[Recorded data start]

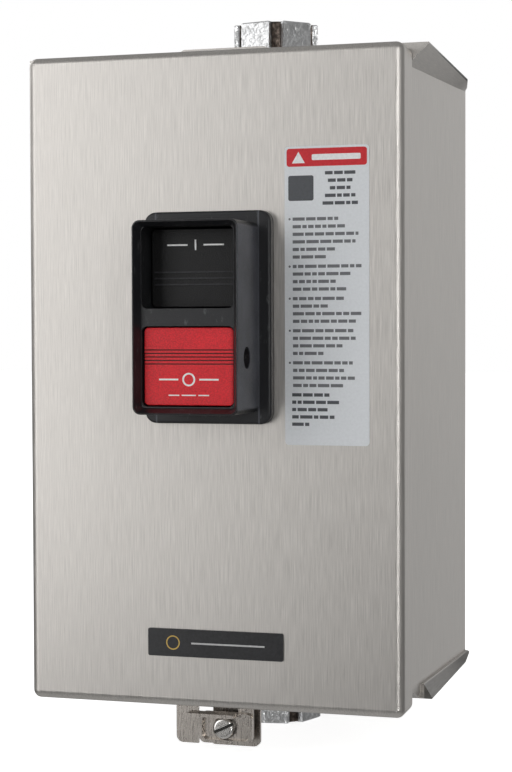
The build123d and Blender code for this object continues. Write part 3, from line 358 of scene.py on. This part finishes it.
FINISHES = {
    sheet_metal: ["cover_pan", "body_wrap"],
    top_metal: ["top_end_plate"],
    bottom_metal: ["bottom_end_plate"],
    latch_metal: ["latch_plate", "latch_bracket"],
    zinc: ["hub_top", "hub_bottom"],
    latch_screw: ["cover_screw"],
    screw_metal: ["screw_clip", "hub_locknuts", "ground_screw", "operator_screws",
                  "device_screws", "terminal_screws", "motor_screws", "plate_nuts", "standoffs"],
    yellow_plate: ["mounting_plate"],
    black: ["operator_housing", "operator_back_plate"],
    black_button: ["start_button"],
    red: ["stop_button"],
    rubber: ["cover_gasket", "operator_seal", "hub_seals"],
    label_film: ["caution_label"],
    charcoal: ["nameplate"],
    case: ["contactor_base", "arc_chamber", "start_block", "relay_case", "contact_carrier"],
    light_case: ["contactor_front", "coil_bobbin", "relay_cover", "trip_bar", "start_plunger"],
    blue: ["current_dial", "reset_plunger"],
    iron: ["magnet_core", "armature"],
    winding: ["coil_winding"],
    copper: ["line_terminals", "load_terminals", "moving_contacts", "ground_lug"],
    brass: ["start_contacts", "stab_strips", "motor_terminals", "coil_terminals"],
    heater: ["heater_coils", "bimetal_strips"],
    spring_wire: ["start_button_spring", "stop_button_spring", "start_contact_spring", "reset_spring",
                  "return_springs", "contact_springs"],
}
for finish, names in FINISHES.items():
    for name in names:
        mesh = frame["nodes"][name].data
        mesh.materials.clear()
        mesh.materials.append(finish)


# ---------------------------------------------------------------- mesh helpers
def new_piece(name, bm, body, material):
    """A mesh piece from bmesh geometry in the CAD's frame, riding on a body."""
    bmesh.ops.recalc_face_normals(bm, faces=bm.faces)
    mesh = bpy.data.meshes.new(name)
    bm.to_mesh(mesh)
    bm.free()
    mesh.materials.append(material)
    piece = bpy.data.objects.new(name, mesh)
    bpy.context.scene.collection.objects.link(piece)
    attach(piece, body)


def prism(bm, outline, back, front):
    """Closed prism from an outline of (x, z) points between two y values."""
    rear = [bm.verts.new((x, back, z)) for x, z in outline]
    face = [bm.verts.new((x, front, z)) for x, z in outline]
    bm.faces.new(rear)
    bm.faces.new(face)
    count = len(outline)
    for i in range(count):
        j = (i + 1) % count
        bm.faces.new((rear[i], rear[j], face[j], face[i]))


def ring(bm, centre, outer, inner, back, front, steps=40):
    """Closed flat ring round (x, z)."""
    loops = []
    x, z = centre
    turn = [math.tau * i / steps for i in range(steps)]
    for radius, y in ((outer, back), (outer, front), (inner, front), (inner, back)):
        loops.append([bm.verts.new((x + radius * math.cos(a), y, z + radius * math.sin(a))) for a in turn])
    for k in range(4):
        here, there = loops[k], loops[(k + 1) % 4]
        for i in range(steps):
            j = (i + 1) % steps
            bm.faces.new((here[i], here[j], there[j], there[i]))


def corners(xs, zs, radius=0.0, steps=5):
    """Rectangle outline, with round corners if a radius is given."""
    if not radius:
        return [(xs[0], zs[0]), (xs[1], zs[0]), (xs[1], zs[1]), (xs[0], zs[1])]
    points = []
    places = (
        # corner, which way it faces, and where its arc starts in degrees
        (xs[1], zs[0], 1, 1, -90),
        (xs[1], zs[1], 1, -1, 0),
        (xs[0], zs[1], -1, -1, 90),
        (xs[0], zs[0], -1, 1, 180),
    )
    for x, z, side, up, start in places:
        cx, cz = x - side * radius, z + up * radius
        for i in range(steps + 1):
            a = math.radians(start + 90 * i / steps)
            points.append((cx + radius * math.cos(a), cz + radius * math.sin(a)))
    return points


def bar(bm, xs, zs, face, thick, radius=0.0):
    """Thin raised rectangle on a face at a y value."""
    prism(bm, corners(xs, zs, radius), face, face - thick)


# ---------------------------------------------------------------- springs of the joints, copied to ride on their bodies
bodies = frame["record"]["behaviour"]["bodies"]
for joint in frame["joints"]:
    for deforming in joint.get("deforming_nodes", ()):
        node = deforming["node"]
        body = next(name for name, members in bodies.items() if node in members)
        coil = bpy.data.objects.new(node + "_coil", frame["nodes"][node].data.copy())
        bpy.context.scene.collection.objects.link(coil)
        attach(coil, body)
        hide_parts(node)
        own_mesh(coil)


# ---------------------------------------------------------------- button marks
PAINT = 0.12 * MM            # thickness of the marks' paint
RIB = 0.5 * MM               # how far the start button's ribs stand out of its face
white_paint = printed("white_paint", (0.92, 0.92, 0.91), 0.45)

start_low, start_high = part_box("start_button")
stop_low, stop_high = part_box("stop_button")
start_face = start_low.y + RIB
stop_face = stop_low.y
start_mid = (start_low.z + start_high.z) / 2
stop_mid = (stop_low.z + stop_high.z) / 2


def start_mark():
    """The I symbol between two plain bars."""
    bm = bmesh.new()
    z = start_mid + 9.3 * MM
    half, line = 2.1 * MM, 0.32 * MM
    bar(bm, (-line, line), (z - half, z + half), start_face, PAINT)
    for xs in ((-12 * MM, -3.4 * MM), (3.4 * MM, 12 * MM)):
        bar(bm, xs, (z - line, z + line), start_face, PAINT)
    new_piece("start_symbol", bm, "start_push", white_paint)


def stop_mark():
    """The O symbol between two plain bars, with a thinner line below."""
    bm = bmesh.new()
    z = stop_mid - 5.2 * MM
    line = 0.34 * MM
    ring(bm, (0, z), 2.7 * MM, 2.0 * MM, stop_face, stop_face - PAINT)
    for xs in ((-12.5 * MM, -4.4 * MM), (4.4 * MM, 12.5 * MM)):
        bar(bm, xs, (z - line, z + line), stop_face, PAINT)
    low, thin = z - 6.3 * MM, 0.25 * MM
    for xs in ((-8.5 * MM, -4 * MM), (-3 * MM, 3 * MM), (4 * MM, 8.5 * MM)):
        bar(bm, xs, (low - thin, low + thin), stop_face, PAINT)
    new_piece("stop_symbol", bm, "stop_push", white_paint)


start_mark()
stop_mark()

# ---------------------------------------------------------------- label print
INK = 0.03 * MM              # thickness of one layer of print
HEADER = 7.6 * MM            # height of the red band
BOLD_HEIGHT = 1.35 * MM
BOLD_PITCH = 3.05 * MM       # from line to line, beside the plain square
PLAIN_HEIGHT = 1.3 * MM
PLAIN_PITCH = 3.08 * MM
CLOSING_PITCH = 3.0 * MM     # in the bold lines at the bottom
WORD = (1.6, 5.2)            # shortest and longest bar in a line, in millimetres
WORD_GAP = 0.6 * MM
label_low, label_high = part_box("caution_label")
label_face = label_low.y
left, right = label_low.x, label_high.x
top = label_high.z
red_ink = printed("red_ink", (0.66, 0.02, 0.03), 0.35)
dark_ink = printed("dark_ink", (0.085, 0.09, 0.10), 0.4)
grey_ink = printed("grey_ink", (0.17, 0.175, 0.185), 0.4)
white_ink = printed("white_ink", (0.92, 0.92, 0.92), 0.35)

bm = bmesh.new()
bar(bm, (left + 0.9 * MM, right - 0.9 * MM), (top - HEADER - 0.6 * MM, top - 0.9 * MM),
    label_face, INK, 1.2 * MM)
new_piece("label_header", bm, "cover", red_ink)

bm = bmesh.new()
header_mid = top - 0.75 * MM - HEADER / 2
prism(bm, [(left + 3.2 * MM, header_mid - 2.3 * MM), (left + 8.6 * MM, header_mid - 2.3 * MM),
           (left + 5.9 * MM, header_mid + 2.4 * MM)], label_face - INK, label_face - 2 * INK)
bar(bm, (left + 11.5 * MM, right - 3.5 * MM), (header_mid - 1.2 * MM, header_mid + 1.2 * MM),
    label_face - INK, INK, 0.5 * MM)
new_piece("label_header_marks", bm, "cover", white_ink)


def word_line(bm, draw, x0, x1, z, height):
    """One line of plain bars with gaps between them."""
    x = x0
    while x < x1 - 1.2 * MM:
        end = min(x + draw.uniform(*WORD) * MM, x1)
        bar(bm, (x, end), (z - height / 2, z + height / 2), label_face, INK)
        x = end + WORD_GAP


draw = random.Random(11)
bold = bmesh.new()
plain = bmesh.new()
z = top - HEADER - 3.4 * MM
middle = right - 12 * MM
for share in (0.62, 0.5, 0.42, 0.62, 0.72):
    half = share * 10.2 * MM
    word_line(bold, draw, middle - half, middle + half, z, BOLD_HEIGHT)
    z -= BOLD_PITCH
bar(bold, (left + 1.6 * MM, left + 12.2 * MM), (z + 4.2 * MM, z + 14.4 * MM), label_face, INK, 0.8 * MM)
z -= 3.2 * MM
start = left + 3.4 * MM
for lines in ((0.66, 0.74, 0.9, 0.86, 0.58, 0.5), (0.94, 0.8, 0.64, 0.74), (0.7, 0.5, 0.96, 0.92),
              (0.88, 0.86, 0.68, 0.42), (0.82, 0.7, 0.9, 0.72)):
    ring(bold, (left + 2.1 * MM, z), 0.45 * MM, 0.1 * MM, label_face, label_face - INK, 10)
    for share in lines:
        word_line(plain, draw, start, start + share * 30.5 * MM, z, PLAIN_HEIGHT)
        z -= PLAIN_PITCH
    z -= 0.75 * MM
start = left + 3.0 * MM
for share in (0.72, 0.82, 0.62, 0.74, 0.3):
    word_line(bold, draw, start, start + share * 24 * MM, z, BOLD_HEIGHT)
    z -= CLOSING_PITCH
new_piece("label_bold_lines", bold, "cover", dark_ink)
new_piece("label_lines", plain, "cover", grey_ink)

# ---------------------------------------------------------------- nameplate print
plate_low, plate_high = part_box("nameplate")
plate_mid = (plate_low.z + plate_high.z) / 2
gold_ink = printed("gold_ink", (0.62, 0.42, 0.10), 0.35)
silver_ink = printed("silver_ink", (0.55, 0.55, 0.55), 0.35)
bm = bmesh.new()
ring(bm, (plate_low.x + 11 * MM, plate_mid), 3.0 * MM, 2.5 * MM, plate_low.y, plate_low.y - INK)
new_piece("nameplate_ring", bm, "cover", gold_ink)
bm = bmesh.new()
bar(bm, (plate_low.x + 19 * MM, plate_high.x - 8 * MM), (plate_mid - 0.35 * MM, plate_mid + 0.35 * MM),
    plate_low.y, INK)
new_piece("nameplate_line", bm, "cover", silver_ink)


# ---------------------------------------------------------------- studio
def area_light(name, place, target, size, energy):
    """Rectangular softbox that points at a target."""
    data = bpy.data.lights.new(name, "AREA")
    data.shape = "RECTANGLE"
    data.size, data.size_y = size
    data.energy = energy
    light = bpy.data.objects.new(name, data)
    light.location = place
    light.rotation_euler = (Vector(target) - Vector(place)).to_track_quat("-Z", "Y").to_euler()
    light.visible_camera = False
    bpy.context.scene.collection.objects.link(light)


area_light("key_softbox", (-0.95, -1.45, 0.26), (0, -0.1, 0.02), (0.8, 1.7), 9.6)
area_light("front_strip", (0.95, -1.60, 0.15), (0, -0.1, 0), (0.14, 1.8), 11)
area_light("back_fill", (0.75, 1.5, 0.05), (0, -0.1, 0), (0.9, 2.2), 3.5)
area_light("left_fill", (-1.6, 0.6, 0.9), (0, -0.1, 0), (1.2, 1.4), 9)

world = bpy.data.worlds.new("studio")
bpy.context.scene.world = world
world.use_nodes = True
tree = world.node_tree
sky = tree.nodes.new("ShaderNodeTexCoord")
sky_parts = tree.nodes.new("ShaderNodeSeparateXYZ")
sky_level = tree.nodes.new("ShaderNodeMapRange")
sky_level.inputs["From Min"].default_value = -1.0
sky_ramp = tree.nodes.new("ShaderNodeValToRGB")
# soft grey room: place from nadir to zenith, and brightness there
ROOM = ((0.0, 0.46), (0.20, 0.36), (0.33, 0.09), (0.44, 0.20), (0.58, 0.30), (0.75, 0.22), (1.0, 0.36))
stops = sky_ramp.color_ramp.elements
for i, (place, level) in enumerate(ROOM):
    stop = stops[i] if i < 2 else stops.new(place)
    stop.position = place
    stop.color = (level, level, level, 1)
tree.links.new(sky.outputs["Generated"], sky_parts.inputs["Vector"])
tree.links.new(sky_parts.outputs["Z"], sky_level.inputs["Value"])
tree.links.new(sky_level.outputs["Result"], sky_ramp.inputs["Fac"])
tree.links.new(sky_ramp.outputs["Color"], tree.nodes["Background"].inputs["Color"])
# the camera sees plain white behind the object
white = tree.nodes.new("ShaderNodeBackground")
white.inputs["Color"].default_value = (1, 1, 1, 1)
path = tree.nodes.new("ShaderNodeLightPath")
mix = tree.nodes.new("ShaderNodeMixShader")
tree.links.new(path.outputs["Is Camera Ray"], mix.inputs[0])
tree.links.new(tree.nodes["Background"].outputs[0], mix.inputs[1])
tree.links.new(white.outputs[0], mix.inputs[2])
tree.links.new(mix.outputs[0], tree.nodes["World Output"].inputs["Surface"])

FLOOR_HALF = 6.0
FLOOR_GAP = 0.2 * MM
bm = bmesh.new()
bmesh.ops.create_grid(bm, x_segments=2, y_segments=2, size=FLOOR_HALF)
mesh = bpy.data.meshes.new("floor")
bm.to_mesh(mesh)
bm.free()
floor = bpy.data.objects.new("floor", mesh)
floor.location.z = cad_low.z - FLOOR_GAP
bpy.context.scene.collection.objects.link(floor)
# the metal isn't lit from below, so the floor shows only to the camera
floor.visible_diffuse = False
floor.visible_glossy = False
paper = Shader("floor_paper", (0.86, 0.86, 0.86), 0.8, Emission_Color=(1, 1, 1, 1), Emission_Strength=0.85)
paper.colour(paper.blend(paper.noise(3), (0.85, 0.85, 0.85), (0.87, 0.87, 0.87)))
mesh.materials.append(paper.mat)

# ---------------------------------------------------------------- camera
CAMERA_PLACE = (0.22574, -0.86563, 0.02223)
LENS = 83.28                 # focal length and sensor width in millimetres
SENSOR = 36
AZIMUTH = math.radians(16.33)
PITCH = math.radians(1.89)
ROLL = math.radians(-0.196)
right_level = Vector((math.cos(AZIMUTH), math.sin(AZIMUTH), 0))
level = math.cos(PITCH)
forward = Vector((-math.sin(AZIMUTH) * level, math.cos(AZIMUTH) * level, -math.sin(PITCH)))
up_level = right_level.cross(forward)
screen_right = math.cos(ROLL) * right_level + math.sin(ROLL) * up_level
screen_up = -math.sin(ROLL) * right_level + math.cos(ROLL) * up_level
camera_data = bpy.data.cameras.new("camera")
camera_data.lens = LENS
camera_data.sensor_width = SENSOR
camera_data.clip_start = 0.05
camera_data.clip_end = 50
camera = bpy.data.objects.new("camera", camera_data)
camera.matrix_world = Matrix.Translation(CAMERA_PLACE) @ Matrix((
    (screen_right.x, screen_up.x, -forward.x),
    (screen_right.y, screen_up.y, -forward.y),
    (screen_right.z, screen_up.z, -forward.z),
)).to_4x4()
bpy.context.scene.collection.objects.link(camera)
bpy.context.scene.camera = camera
bpy.context.scene.view_settings.view_transform = "Standard"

[Recorded data end]

-- Set problem --
From the first line of the data through the line with "mesh.materials.append(finish)", quote each line exactly and add nothing else.

-- Task output --
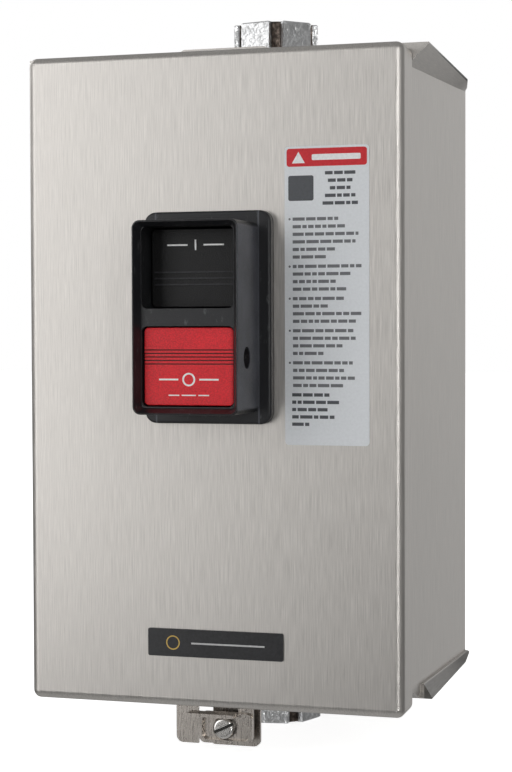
The build123d and Blender code for this object continues. Write part 3, from line 358 of scene.py on. This part finishes it.
FINISHES = {
    sheet_metal: ["cover_pan", "body_wrap"],
    top_metal: ["top_end_plate"],
    bottom_metal: ["bottom_end_plate"],
    latch_metal: ["latch_plate", "latch_bracket"],
    zinc: ["hub_top", "hub_bottom"],
    latch_screw: ["cover_screw"],
    screw_metal: ["screw_clip", "hub_locknuts", "ground_screw", "operator_screws",
                  "device_screws", "terminal_screws", "motor_screws", "plate_nuts", "standoffs"],
    yellow_plate: ["mounting_plate"],
    black: ["operator_housing", "operator_back_plate"],
    black_button: ["start_button"],
    red: ["stop_button"],
    rubber: ["cover_gasket", "operator_seal", "hub_seals"],
    label_film: ["caution_label"],
    charcoal: ["nameplate"],
    case: ["contactor_base", "arc_chamber", "start_block", "relay_case", "contact_carrier"],
    light_case: ["contactor_front", "coil_bobbin", "relay_cover", "trip_bar", "start_plunger"],
    blue: ["current_dial", "reset_plunger"],
    iron: ["magnet_core", "armature"],
    winding: ["coil_winding"],
    copper: ["line_terminals", "load_terminals", "moving_contacts", "ground_lug"],
    brass: ["start_contacts", "stab_strips", "motor_terminals", "coil_terminals"],
    heater: ["heater_coils", "bimetal_strips"],
    spring_wire: ["start_button_spring", "stop_button_spring", "start_contact_spring", "reset_spring",
                  "return_springs", "contact_springs"],
}
for finish, names in FINISHES.items():
    for name in names:
        mesh = frame["nodes"][name].data
        mesh.materials.clear()
        mesh.materials.append(finish)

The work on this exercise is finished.